- Cooking Time: 10-12 minutes
- Servings: 2 pizzas
- Preparation Time: 50 minutes
- 1 1/4 cups warm water (bathwater warm, about 110 degrees F.)
- 1 tablespoon sugar or honey
- 2 tablespoons olive oil
- 2 teaspoons (or one package) dry yeast
- 3-3 1/2 cups bread flour (can swap out 1 cup of bread flour for whole wheat flour)
- 1 teaspoon salt
- Place a pizza stone in the oven and preheat to 450 degrees F.
- Place the water in a large mixing bowl. Stir in the sugar or honey and the olive oil. Stir in the yeast. Let this mixture stand for about 5 minutes or until it starts to foam (this way you know the yeast is working). Add three cups of the flour and the salt.
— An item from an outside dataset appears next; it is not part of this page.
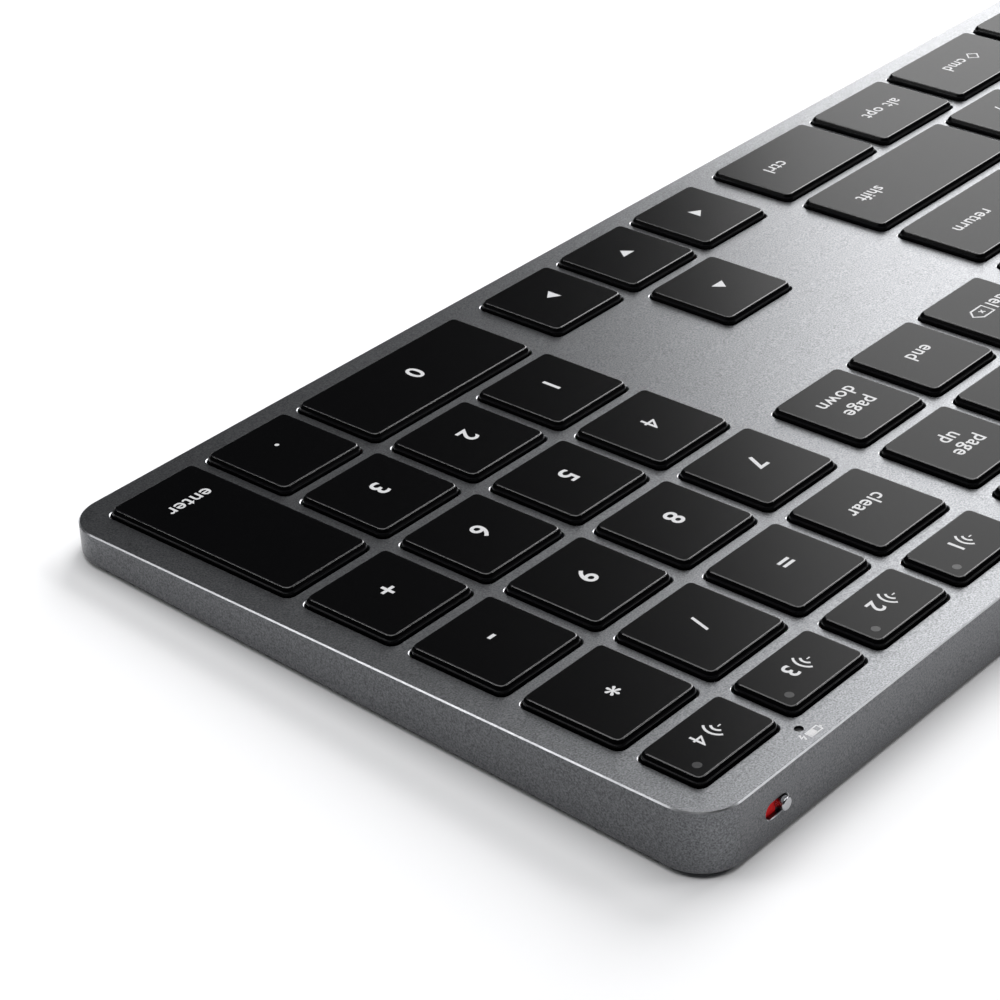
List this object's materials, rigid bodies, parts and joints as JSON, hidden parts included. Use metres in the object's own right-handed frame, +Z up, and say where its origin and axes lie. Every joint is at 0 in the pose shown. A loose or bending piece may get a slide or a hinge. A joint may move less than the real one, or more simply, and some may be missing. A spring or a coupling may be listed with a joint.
{
  "type": "full-size wireless keyboard with numeric keypad",
  "caption": "Slim wedge-shaped space-grey aluminium keyboard with black low keys and a full numeric keypad at its right end.",
  "frame": {"origin": "middle of the footprint, on the desk that the feet stand on", "axes": "+Z up, +X to the typist's right, +Y away from the typist, towards the back wall with the switch and the socket"},
  "size_m": [0.4246, 0.116, 0.0111],
  "materials": {
    "space_grey_aluminium": "fine bead-blasted and anodised, matt, polished edge",
    "black_keycap_plastic": "satin with a very fine texture",
    "dark_plastic": "matt moulded",
    "grey_rubber": "matt",
    "dome_silicone": "translucent satin",
    "membrane_film": "clear film",
    "steel": "satin",
    "circuit_board": "satin solder mask",
    "battery_foil": "satin foil",
    "clear_plastic": "clear, polished"
  },
  "bodies": {
    "case": {"top_case": "space_grey_aluminium", "bottom_cover": "dark_plastic", "cover_adhesive": "membrane_film", "support_plate": "steel", "switch_membrane": "membrane_film", "dome_sheet": "dome_silicone", "main_board": "circuit_board", "battery": "battery_foil", "usb_c_socket": "steel", "power_switch_body": "dark_plastic", "charge_light": "clear_plastic", "front_left_foot": "grey_rubber", "front_right_foot": "grey_rubber", "back_left_foot": "grey_rubber", "back_right_foot": "grey_rubber"},
    "power_switch": {"power_switch_slider": "steel"},
    "numpad_clear_body": {"numpad_clear_key": "black_keycap_plastic"},
    "numpad_equals_body": {"numpad_equals_key": "black_keycap_plastic"},
    "numpad_divide_body": {"numpad_divide_key": "black_keycap_plastic"},
    "numpad_multiply_body": {"numpad_multiply_key": "black_keycap_plastic"},
    "numpad_7_body": {"numpad_7_key": "black_keycap_plastic"},
    "numpad_8_body": {"numpad_8_key": "black_keycap_plastic"},
    "numpad_9_body": {"numpad_9_key": "black_keycap_plastic"},
    "numpad_minus_body": {"numpad_minus_key": "black_keycap_plastic"},
    "numpad_4_body": {"numpad_4_key": "black_keycap_plastic"},
    "numpad_5_body": {"numpad_5_key": "black_keycap_plastic"},
    "numpad_6_body": {"numpad_6_key": "black_keycap_plastic"},
    "numpad_plus_body": {"numpad_plus_key": "black_keycap_plastic"},
    "numpad_1_body": {"numpad_1_key": "black_keycap_plastic"},
    "numpad_2_body": {"numpad_2_key": "black_keycap_plastic"},
    "numpad_3_body": {"numpad_3_key": "black_keycap_plastic"},
    "numpad_enter_body": {"numpad_enter_key": "black_keycap_plastic"},
    "numpad_0_body": {"numpad_0_key": "black_keycap_plastic"},
    "numpad_point_body": {"numpad_point_key": "black_keycap_plastic"},
    "channel_1_body": {"channel_1_key": "black_keycap_plastic"},
    "channel_2_body": {"channel_2_key": "black_keycap_plastic"},
    "channel_3_body": {"channel_3_key": "black_keycap_plastic"},
    "channel_4_body": {"channel_4_key": "black_keycap_plastic"},
    "function_body": {"function_key": "black_keycap_plastic"},
    "home_body": {"home_key": "black_keycap_plastic"},
    "page_up_body": {"page_up_key": "black_keycap_plastic"},
    "forward_delete_body": {"forward_delete_key": "black_keycap_plastic"},
    "end_body": {"end_key": "black_keycap_plastic"},
    "page_down_body": {"page_down_key": "black_keycap_plastic"},
    "arrow_up_body": {"arrow_up_key": "black_keycap_plastic"},
    "arrow_left_body": {"arrow_left_key": "black_keycap_plastic"},
    "arrow_down_body": {"arrow_down_key": "black_keycap_plastic"},
    "arrow_right_body": {"arrow_right_key": "black_keycap_plastic"},
    "space_body": {"space_key": "black_keycap_plastic"},
    "command_right_body": {"command_right_key": "black_keycap_plastic"},
    "option_right_body": {"option_right_key": "black_keycap_plastic"},
    "control_right_body": {"control_right_key": "black_keycap_plastic"},
    "shift_right_body": {"shift_right_key": "black_keycap_plastic"},
    "return_body": {"return_key": "black_keycap_plastic"},
    "function_row_body": {"function_row_keys": "black_keycap_plastic"},
    "number_row_body": {"number_row_keys": "black_keycap_plastic"},
    "tab_row_body": {"tab_row_keys": "black_keycap_plastic"},
    "caps_row_body": {"caps_row_keys": "black_keycap_plastic"},
    "shift_row_body": {"shift_row_keys": "black_keycap_plastic"},
    "bottom_row_body": {"bottom_row_keys": "black_keycap_plastic"}
  },
  "joints": [
    {"name": "power_switch_slide", "type": "slide", "parent": "case", "child": "power_switch", "axis": [1, 0, 0], "range_m": [0, 0.0024]},
    {"name": "numpad_clear_key_press", "type": "slide", "parent": "case", "child": "numpad_clear_body", "axis": [0, 0.0422, -0.9991], "range_m": [0, 0.001], "stiffness_N_per_m": 400},
    {"name": "numpad_equals_key_press", "type": "slide", "parent": "case", "child": "numpad_equals_body", "axis": [0, 0.0422, -0.9991], "range_m": [0, 0.001], "stiffness_N_per_m": 400},
    {"name": "numpad_divide_key_press", "type": "slide", "parent": "case", "child": "numpad_divide_body", "axis": [0, 0.0422, -0.9991], "range_m": [0, 0.001], "stiffness_N_per_m": 400},
    {"name": "numpad_multiply_key_press", "type": "slide", "parent": "case", "child": "numpad_multiply_body", "axis": [0, 0.0422, -0.9991], "range_m": [0, 0.001], "stiffness_N_per_m": 400},
    {"name": "numpad_7_key_press", "type": "slide", "parent": "case", "child": "numpad_7_body", "axis": [0, 0.0422, -0.9991], "range_m": [0, 0.001], "stiffness_N_per_m": 400},
    {"name": "numpad_8_key_press", "type": "slide", "parent": "case", "child": "numpad_8_body", "axis": [0, 0.0422, -0.9991], "range_m": [0, 0.001], "stiffness_N_per_m": 400},
    {"name": "numpad_9_key_press", "type": "slide", "parent": "case", "child": "numpad_9_body", "axis": [0, 0.0422, -0.9991], "range_m": [0, 0.001], "stiffness_N_per_m": 400},
    {"name": "numpad_minus_key_press", "type": "slide", "parent": "case", "child": "numpad_minus_body", "axis": [0, 0.0422, -0.9991], "range_m": [0, 0.001], "stiffness_N_per_m": 400},
    {"name": "numpad_4_key_press", "type": "slide", "parent": "case", "child": "numpad_4_body", "axis": [0, 0.0422, -0.9991], "range_m": [0, 0.001], "stiffness_N_per_m": 400},
    {"name": "numpad_5_key_press", "type": "slide", "parent": "case", "child": "numpad_5_body", "axis": [0, 0.0422, -0.9991], "range_m": [0, 0.001], "stiffness_N_per_m": 400},
    {"name": "numpad_6_key_press", "type": "slide", "parent": "case", "child": "numpad_6_body", "axis": [0, 0.0422, -0.9991], "range_m": [0, 0.001], "stiffness_N_per_m": 400},
    {"name": "numpad_plus_key_press", "type": "slide", "parent": "case", "child": "numpad_plus_body", "axis": [0, 0.0422, -0.9991], "range_m": [0, 0.001], "stiffness_N_per_m": 400},
    {"name": "numpad_1_key_press", "type": "slide", "parent": "case", "child": "numpad_1_body", "axis": [0, 0.0422, -0.9991], "range_m": [0, 0.001], "stiffness_N_per_m": 400},
    {"name": "numpad_2_key_press", "type": "slide", "parent": "case", "child": "numpad_2_body", "axis": [0, 0.0422, -0.9991], "range_m": [0, 0.001], "stiffness_N_per_m": 400},
    {"name": "numpad_3_key_press", "type": "slide", "parent": "case", "child": "numpad_3_body", "axis": [0, 0.0422, -0.9991], "range_m": [0, 0.001], "stiffness_N_per_m": 400},
    {"name": "numpad_enter_key_press", "type": "slide", "parent": "case", "child": "numpad_enter_body", "axis": [0, 0.0422, -0.9991], "range_m": [0, 0.001], "stiffness_N_per_m": 400},
    {"name": "numpad_0_key_press", "type": "slide", "parent": "case", "child": "numpad_0_body", "axis": [0, 0.0422, -0.9991], "range_m": [0, 0.001], "stiffness_N_per_m": 400},
    {"name": "numpad_point_key_press", "type": "slide", "parent": "case", "child": "numpad_point_body", "axis": [0, 0.0422, -0.9991], "range_m": [0, 0.001], "stiffness_N_per_m": 400},
    {"name": "channel_1_key_press", "type": "slide", "parent": "case", "child": "channel_1_body", "axis": [0, 0.0422, -0.9991], "range_m": [0, 0.001], "stiffness_N_per_m": 400},
    {"name": "channel_2_key_press", "type": "slide", "parent": "case", "child": "channel_2_body", "axis": [0, 0.0422, -0.9991], "range_m": [0, 0.001], "stiffness_N_per_m": 400},
    {"name": "channel_3_key_press", "type": "slide", "parent": "case", "child": "channel_3_body", "axis": [0, 0.0422, -0.9991], "range_m": [0, 0.001], "stiffness_N_per_m": 400},
    {"name": "channel_4_key_press", "type": "slide", "parent": "case", "child": "channel_4_body", "axis": [0, 0.0422, -0.9991], "range_m": [0, 0.001], "stiffness_N_per_m": 400},
    {"name": "function_key_press", "type": "slide", "parent": "case", "child": "function_body", "axis": [0, 0.0422, -0.9991], "range_m": [0, 0.001], "stiffness_N_per_m": 400},
    {"name": "home_key_press", "type": "slide", "parent": "case", "child": "home_body", "axis": [0, 0.0422, -0.9991], "range_m": [0, 0.001], "stiffness_N_per_m": 400},
    {"name": "page_up_key_press", "type": "slide", "parent": "case", "child": "page_up_body", "axis": [0, 0.0422, -0.9991], "range_m": [0, 0.001], "stiffness_N_per_m": 400},
    {"name": "forward_delete_key_press", "type": "slide", "parent": "case", "child": "forward_delete_body", "axis": [0, 0.0422, -0.9991], "range_m": [0, 0.001], "stiffness_N_per_m": 400},
    {"name": "end_key_press", "type": "slide", "parent": "case", "child": "end_body", "axis": [0, 0.0422, -0.9991], "range_m": [0, 0.001], "stiffness_N_per_m": 400},
    {"name": "page_down_key_press", "type": "slide", "parent": "case", "child": "page_down_body", "axis": [0, 0.0422, -0.9991], "range_m": [0, 0.001], "stiffness_N_per_m": 400},
    {"name": "arrow_up_key_press", "type": "slide", "parent": "case", "child": "arrow_up_body", "axis": [0, 0.0422, -0.9991], "range_m": [0, 0.001], "stiffness_N_per_m": 400},
    {"name": "arrow_left_key_press", "type": "slide", "parent": "case", "child": "arrow_left_body", "axis": [0, 0.0422, -0.9991], "range_m": [0, 0.001], "stiffness_N_per_m": 400},
    {"name": "arrow_down_key_press", "type": "slide", "parent": "case", "child": "arrow_down_body", "axis": [0, 0.0422, -0.9991], "range_m": [0, 0.001], "stiffness_N_per_m": 400},
    {"name": "arrow_right_key_press", "type": "slide", "parent": "case", "child": "arrow_right_body", "axis": [0, 0.0422, -0.9991], "range_m": [0, 0.001], "stiffness_N_per_m": 400},
    {"name": "space_key_press", "type": "slide", "parent": "case", "child": "space_body", "axis": [0, 0.0422, -0.9991], "range_m": [0, 0.001], "stiffness_N_per_m": 400},
    {"name": "command_right_key_press", "type": "slide", "parent": "case", "child": "command_right_body", "axis": [0, 0.0422, -0.9991], "range_m": [0, 0.001], "stiffness_N_per_m": 400},
    {"name": "option_right_key_press", "type": "slide", "parent": "case", "child": "option_right_body", "axis": [0, 0.0422, -0.9991], "range_m": [0, 0.001], "stiffness_N_per_m": 400},
    {"name": "control_right_key_press", "type": "slide", "parent": "case", "child": "control_right_body", "axis": [0, 0.0422, -0.9991], "range_m": [0, 0.001], "stiffness_N_per_m": 400},
    {"name": "shift_right_key_press", "type": "slide", "parent": "case", "child": "shift_right_body", "axis": [0, 0.0422, -0.9991], "range_m": [0, 0.001], "stiffness_N_per_m": 400},
    {"name": "return_key_press", "type": "slide", "parent": "case", "child": "return_body", "axis": [0, 0.0422, -0.9991], "range_m": [0, 0.001], "stiffness_N_per_m": 400},
    {"name": "function_row_keys_press", "type": "slide", "parent": "case", "child": "function_row_body", "axis": [0, 0.0422, -0.9991], "range_m": [0, 0.001], "stiffness_N_per_m": 6800},
    {"name": "number_row_keys_press", "type": "slide", "parent": "case", "child": "number_row_body", "axis": [0, 0.0422, -0.9991], "range_m": [0, 0.001], "stiffness_N_per_m": 5600},
    {"name": "tab_row_keys_press", "type": "slide", "parent": "case", "child": "tab_row_body", "axis": [0, 0.0422, -0.9991], "range_m": [0, 0.001], "stiffness_N_per_m": 5600},
    {"name": "caps_row_keys_press", "type": "slide", "parent": "case", "child": "caps_row_body", "axis": [0, 0.0422, -0.9991], "range_m": [0, 0.001], "stiffness_N_per_m": 4800},
    {"name": "shift_row_keys_press", "type": "slide", "parent": "case", "child": "shift_row_body", "axis": [0, 0.0422, -0.9991], "range_m": [0, 0.001], "stiffness_N_per_m": 4400},
    {"name": "bottom_row_keys_press", "type": "slide", "parent": "case", "child": "bottom_row_body", "axis": [0, 0.0422, -0.9991], "range_m": [0, 0.001], "stiffness_N_per_m": 1200}
  ]
}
- Attach the dough hook and knead the dough for about 5 minutes. It should clean the sides of the bowl. If the dough is too wet, add a little flour, a tablespoon at a time. Likewise, add a little water if it's too dry.
- Place the dough in a well oiled bowl and turn it over so that both sides are oiled. Cover the bowl with a clean towel and let the dough rise in a draft-free area until it's doubled, about 45 minutes.
- Punch the dough down and plop it on a floured surface ( I prefer my Silpat), then divide it in two. Put one of the halves of dough back into the bowl and cover it back up.
- Spread the dough out into a 10-12 inch circle
- Put a generous handful of cornmeal on a pizza peel and spread it around. Place the dough on top of the corn meal ---you are now ready to top the pizza with the toppings of your choice.
- Slide it onto the pizza stone and bake for 10-12 minutes. I had my oven on convection and just had it in there for 8 minutes.
NotesI make all kinds of pizza dough, but this one is the most basic. Easy Peasy.